What is asked: Can you reproduce the data beneath, keeping every line exact?

* * *

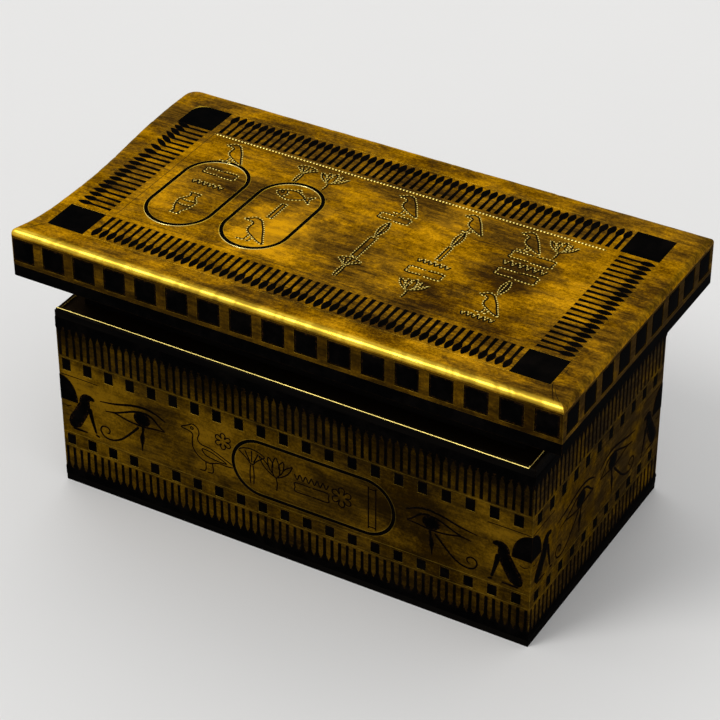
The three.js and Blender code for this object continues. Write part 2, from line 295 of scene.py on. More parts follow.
def giltMaterial(name, look):
    material, shader, place = newMaterial(name, 0.03)
    shader["Specular Tint"].default_value = (1.0, 0.72, 0.30, 1)   # keeps the leaf gold at a low angle
    much = giltShares
    cloud = useGroup(patina, place, CloudScale=look["cloudScale"], Cover=look["cover"], Pits=look["pits"])
    brush = useGroup(brushing, place, Stretch=look["stretch"])
    edge = useGroup(edgeWear, place, Reach=0.003, Break=0.55)
    wearAndGlint, paintedShade = readMark(place, "wearAndGlint"), readMark(place, "paintedShade")
    wornAndLit = larger(wearAndGlint, times(edge["Edge"], much["edges"]), clamp=True)
    glint = ramp(wearAndGlint, 1.0, 2.0)
    spots = 0.0
    for centre, reach, amount in look["spots"]:
        mask = useGroup(spot, place, Centre=centre, Reach=reach, Ragged=0.5)["Spot"]
        spots = plus(times(mask, amount), spots)
    tone = plus(times(cloud["Tone"], much["patches"]), times(brush["Line"], much["lines"]))
    tone = plus(plus(tone, times(cloud["Fleck"], much["flecks"])), spots, clamp=True)
    gold = mixed(maths("POWER", tone, much["contrast"]), look["deep"], look["light"])
    # a painted glint where the wear mark is above 1; up to 1 bright rubbed gold, with the rails' painted
    # highlight
    gold = mixed(glint, mixed(wornAndLit, gold, look["bright"]), look["glint"])
    stain = plus(cloud["Stain"], times(spots, much["spotStain"]), clamp=True)
    stain = times(stain, minus(1.0, times(wornAndLit, much["stainWornOff"])))
    stain = times(stain, minus(1.06, times(brush["Line"], much["streaks"])))
    gold = mixed(times(stain, much["stain"]), gold, look["stain"])
    height = addNode(place.id_data, "ShaderNodeSeparateXYZ", {0: place}).outputs["Z"]
    uneven = times(ramp(cloud["Tone"], 1.4, 0.0, 0.6, 1.2), minus(1.0, wornAndLit))
    # the lid's shade painted over the chest's upper part, and a darkening towards its foot
    for plainAt, darkestAt, amount in look["darkenByHeight"]:
        darkening = times(ramp(height, plainAt, darkestAt, 0.0, amount), uneven, clamp=True)
        gold = mixed(darkening, gold, giltShade)
    # painted shade in grooves, cracks and on the ledge under the lid
    fill(shader["Base Color"], mixed(paintedShade, gold, giltShade))
    stainAndShade = larger(stain, paintedShade, clamp=True)
    fill(shader["Metallic"], ramp(stainAndShade, 0.0, 1.0, 1.0, much["dullMetal"]))
    rough = plus(times(stainAndShade, much["roughDirt"]), times(brush["Line"], much["roughLines"]))
    rough = plus(plus(rough, look["rough"]), times(wornAndLit, much["roughWorn"]))
    fill(shader["Roughness"], plus(rough, times(glint, much["roughGlint"])))
    wavy = bumped(cloud["Height"], 0.5, 0.006, edge["Normal"])
    fill(shader["Normal"], bumped(brush["Height"], 0.35, 0.0008, wavy))
    return material


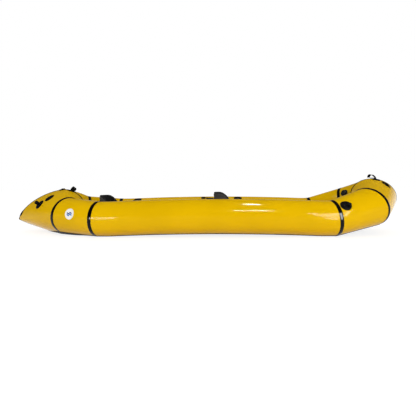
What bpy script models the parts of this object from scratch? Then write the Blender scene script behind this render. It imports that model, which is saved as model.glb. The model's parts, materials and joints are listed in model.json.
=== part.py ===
"""Two-seat packraft: an inflatable hull ring with its floor, seats, backbands, valves and tie-downs.

Metres, +Z up. +X is the bow, -Y the right-hand side, and Z = 0 the ground under the floor sheet.
Run it with: blender --background --python part.py
"""
import math

import bmesh
import bpy
from mathutils import Matrix, Vector
from mathutils.bvhtree import BVHTree

# Driving sizes of the hull ring
TUBE_RADIUS = 0.140
HALF_TRACK = 0.320
TUBE_HEIGHT = 0.1437
ROCKER_RISE = 0.0174
SIDE_BOW_X = 1.033
SIDE_STERN_X = -0.856
LEVEL_LENGTH = 0.100
SIDE_STEPS = 5
FACETS = 24
FINE_FACETS = 96

# Bow: the tube bends in at the quarter joint and meets its mirror image on the centreline
BOW_JOINT = Vector((1.3535, -0.235, 0.2273))
BOW_JOINT_RADIUS = 0.1595
BOW_CENTER = Vector((1.5133, 0, 0.3136))
BOW_HALF_LENGTH = 0.204
BOW_HALF_HEIGHT = 0.147
BOW_TILT = -0.238

# Stern: the same, but drawn out to a low pointed nose on the centreline
STERN_JOINT = Vector((-1.159, -0.203, 0.1607))
STERN_JOINT_RADIUS = 0.151
NOSE_X, NOSE_Z = -1.7144, 0.109
CREST_X, CREST_Z = -1.277, 0.382
KEEL_X, KEEL_Z = -1.457, 0.0137
THROAT_X, THROAT_Z = -1.116, 0.2714
CREST_POWER = 1.58
KEEL_POWER = 1.13
THROAT_POWER = 1.60
CENTER_BULGE = 0.008

# Coated fabric, seam tape and floor sheet
WALL = 0.003
JOINT_GAP = 0.0002
TAPE_WIDTH = 0.030
TAPE_OFFSET = 0.0004
CENTER_TAPE_OFFSET = 0.0006
TAPE_THICKNESS = 0.0009
FLOOR_OFFSET = 0.0025
FLOOR_THICKNESS = 0.0012
FLOOR_WRAP_SIDE = 20.0
FLOOR_WRAP_STERN = 33.0
FLOOR_WRAP_KEEL = 4.0
FLOOR_WRAP_BOW = 17.0
FLOOR_AFT_WRAPS = ((1.0, 4.0), (0.75, 12.0), (0.5, 22.0), (0.25, 33.0))
BOW_MIDDLE_SHARE = 0.42

# Round patches and webbing loops on the skin
CUTTER_OVERLAP = 0.0005
PATCH_RADIUS = 0.044
STERN_TOP_PATCH_RADIUS = 0.038
PATCH_HEIGHT = 0.0026
SEAM_PATCH_HEIGHT = 0.0064
SKIN_GAP = 0.0006
SEAM_GAP = 0.0020
LOOP_GAP = 0.0032
LOOP_SINK = 0.0014
LOOP_EYE_BOTTOM = 0.008
LOOP_EYE_FOOT = 0.0012
WEBBING_WIDTH = 0.022
WEBBING_THICKNESS = 0.0024
LOOP_HEIGHT = 0.038
LOOP_BULGE = 0.028
GRAB_LOOP_SIZE = (0.085, 0.040, (0.1, 1.3))
STERN_LOOP_SIZE = (0.048, 0.036)

# Seats and backbands
SEAT_LENGTH = 0.340
SEAT_WIDTH = 0.310
SEAT_SEAM_HEIGHT = 0.030
SEAT_CROWN = 0.042
SEAT_GROOVES = 3
SEAT_GROOVE_DEPTH = 0.007
FRONT_SEAT_X = 0.300
REAR_SEAT_X = -0.705
BAND_HALF_WIDTH = 0.135
BAND_THICKNESS = 0.016
FRONT_BAND_X, FRONT_BAND_DEPTH, FRONT_BAND_TOP = 0.079, 0.123, 0.353
REAR_BAND_X, REAR_BAND_DEPTH, REAR_BAND_TOP = -0.950, 0.100, 0.329
BAND_BOTTOM = 0.125

BAND_WINGS = {"front": (0.298, 3.0), "rear": (0.262, 2.2)}
BAND_WING_LIFT = 0.040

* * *

Solution:
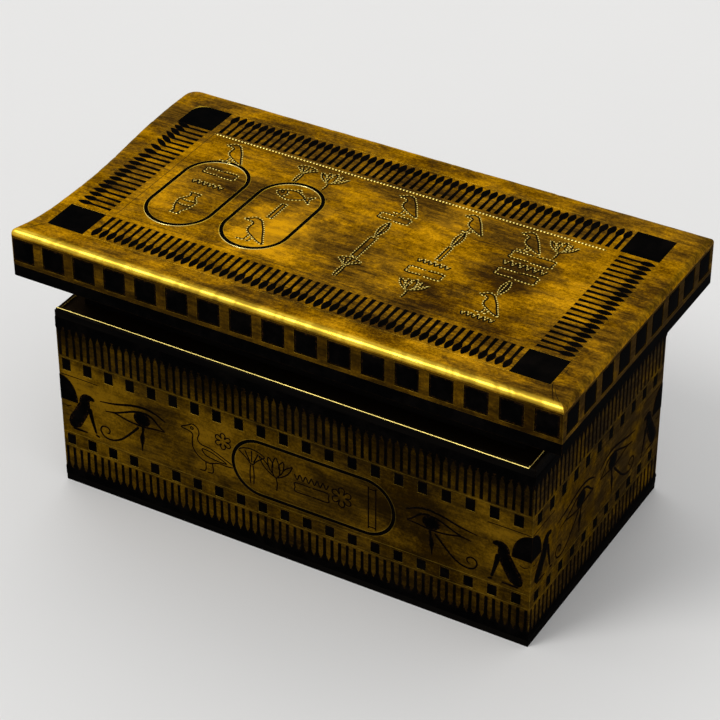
The three.js and Blender code for this object continues. Write part 2, from line 295 of scene.py on. More parts follow.
def giltMaterial(name, look):
    material, shader, place = newMaterial(name, 0.03)
    shader["Specular Tint"].default_value = (1.0, 0.72, 0.30, 1)   # keeps the leaf gold at a low angle
    much = giltShares
    cloud = useGroup(patina, place, CloudScale=look["cloudScale"], Cover=look["cover"], Pits=look["pits"])
    brush = useGroup(brushing, place, Stretch=look["stretch"])
    edge = useGroup(edgeWear, place, Reach=0.003, Break=0.55)
    wearAndGlint, paintedShade = readMark(place, "wearAndGlint"), readMark(place, "paintedShade")
    wornAndLit = larger(wearAndGlint, times(edge["Edge"], much["edges"]), clamp=True)
    glint = ramp(wearAndGlint, 1.0, 2.0)
    spots = 0.0
    for centre, reach, amount in look["spots"]:
        mask = useGroup(spot, place, Centre=centre, Reach=reach, Ragged=0.5)["Spot"]
        spots = plus(times(mask, amount), spots)
    tone = plus(times(cloud["Tone"], much["patches"]), times(brush["Line"], much["lines"]))
    tone = plus(plus(tone, times(cloud["Fleck"], much["flecks"])), spots, clamp=True)
    gold = mixed(maths("POWER", tone, much["contrast"]), look["deep"], look["light"])
    # a painted glint where the wear mark is above 1; up to 1 bright rubbed gold, with the rails' painted
    # highlight
    gold = mixed(glint, mixed(wornAndLit, gold, look["bright"]), look["glint"])
    stain = plus(cloud["Stain"], times(spots, much["spotStain"]), clamp=True)
    stain = times(stain, minus(1.0, times(wornAndLit, much["stainWornOff"])))
    stain = times(stain, minus(1.06, times(brush["Line"], much["streaks"])))
    gold = mixed(times(stain, much["stain"]), gold, look["stain"])
    height = addNode(place.id_data, "ShaderNodeSeparateXYZ", {0: place}).outputs["Z"]
    uneven = times(ramp(cloud["Tone"], 1.4, 0.0, 0.6, 1.2), minus(1.0, wornAndLit))
    # the lid's shade painted over the chest's upper part, and a darkening towards its foot
    for plainAt, darkestAt, amount in look["darkenByHeight"]:
        darkening = times(ramp(height, plainAt, darkestAt, 0.0, amount), uneven, clamp=True)
        gold = mixed(darkening, gold, giltShade)
    # painted shade in grooves, cracks and on the ledge under the lid
    fill(shader["Base Color"], mixed(paintedShade, gold, giltShade))
    stainAndShade = larger(stain, paintedShade, clamp=True)
    fill(shader["Metallic"], ramp(stainAndShade, 0.0, 1.0, 1.0, much["dullMetal"]))
    rough = plus(times(stainAndShade, much["roughDirt"]), times(brush["Line"], much["roughLines"]))
    rough = plus(plus(rough, look["rough"]), times(wornAndLit, much["roughWorn"]))
    fill(shader["Roughness"], plus(rough, times(glint, much["roughGlint"])))
    wavy = bumped(cloud["Height"], 0.5, 0.006, edge["Normal"])
    fill(shader["Normal"], bumped(brush["Height"], 0.35, 0.0008, wavy))
    return material


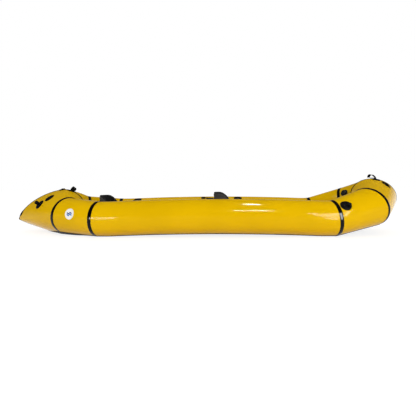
What bpy script models the parts of this object from scratch? Then write the Blender scene script behind this render. It imports that model, which is saved as model.glb. The model's parts, materials and joints are listed in model.json.
=== part.py ===
"""Two-seat packraft: an inflatable hull ring with its floor, seats, backbands, valves and tie-downs.

Metres, +Z up. +X is the bow, -Y the right-hand side, and Z = 0 the ground under the floor sheet.
Run it with: blender --background --python part.py
"""
import math

import bmesh
import bpy
from mathutils import Matrix, Vector
from mathutils.bvhtree import BVHTree

# Driving sizes of the hull ring
TUBE_RADIUS = 0.140
HALF_TRACK = 0.320
TUBE_HEIGHT = 0.1437
ROCKER_RISE = 0.0174
SIDE_BOW_X = 1.033
SIDE_STERN_X = -0.856
LEVEL_LENGTH = 0.100
SIDE_STEPS = 5
FACETS = 24
FINE_FACETS = 96

# Bow: the tube bends in at the quarter joint and meets its mirror image on the centreline
BOW_JOINT = Vector((1.3535, -0.235, 0.2273))
BOW_JOINT_RADIUS = 0.1595
BOW_CENTER = Vector((1.5133, 0, 0.3136))
BOW_HALF_LENGTH = 0.204
BOW_HALF_HEIGHT = 0.147
BOW_TILT = -0.238

# Stern: the same, but drawn out to a low pointed nose on the centreline
STERN_JOINT = Vector((-1.159, -0.203, 0.1607))
STERN_JOINT_RADIUS = 0.151
NOSE_X, NOSE_Z = -1.7144, 0.109
CREST_X, CREST_Z = -1.277, 0.382
KEEL_X, KEEL_Z = -1.457, 0.0137
THROAT_X, THROAT_Z = -1.116, 0.2714
CREST_POWER = 1.58
KEEL_POWER = 1.13
THROAT_POWER = 1.60
CENTER_BULGE = 0.008

# Coated fabric, seam tape and floor sheet
WALL = 0.003
JOINT_GAP = 0.0002
TAPE_WIDTH = 0.030
TAPE_OFFSET = 0.0004
CENTER_TAPE_OFFSET = 0.0006
TAPE_THICKNESS = 0.0009
FLOOR_OFFSET = 0.0025
FLOOR_THICKNESS = 0.0012
FLOOR_WRAP_SIDE = 20.0
FLOOR_WRAP_STERN = 33.0
FLOOR_WRAP_KEEL = 4.0
FLOOR_WRAP_BOW = 17.0
FLOOR_AFT_WRAPS = ((1.0, 4.0), (0.75, 12.0), (0.5, 22.0), (0.25, 33.0))
BOW_MIDDLE_SHARE = 0.42

# Round patches and webbing loops on the skin
CUTTER_OVERLAP = 0.0005
PATCH_RADIUS = 0.044
STERN_TOP_PATCH_RADIUS = 0.038
PATCH_HEIGHT = 0.0026
SEAM_PATCH_HEIGHT = 0.0064
SKIN_GAP = 0.0006
SEAM_GAP = 0.0020
LOOP_GAP = 0.0032
LOOP_SINK = 0.0014
LOOP_EYE_BOTTOM = 0.008
LOOP_EYE_FOOT = 0.0012
WEBBING_WIDTH = 0.022
WEBBING_THICKNESS = 0.0024
LOOP_HEIGHT = 0.038
LOOP_BULGE = 0.028
GRAB_LOOP_SIZE = (0.085, 0.040, (0.1, 1.3))
STERN_LOOP_SIZE = (0.048, 0.036)

# Seats and backbands
SEAT_LENGTH = 0.340
SEAT_WIDTH = 0.310
SEAT_SEAM_HEIGHT = 0.030
SEAT_CROWN = 0.042
SEAT_GROOVES = 3
SEAT_GROOVE_DEPTH = 0.007
FRONT_SEAT_X = 0.300
REAR_SEAT_X = -0.705
BAND_HALF_WIDTH = 0.135
BAND_THICKNESS = 0.016
FRONT_BAND_X, FRONT_BAND_DEPTH, FRONT_BAND_TOP = 0.079, 0.123, 0.353
REAR_BAND_X, REAR_BAND_DEPTH, REAR_BAND_TOP = -0.950, 0.100, 0.329
BAND_BOTTOM = 0.125

BAND_WINGS = {"front": (0.298, 3.0), "rear": (0.262, 2.2)}
BAND_WING_LIFT = 0.040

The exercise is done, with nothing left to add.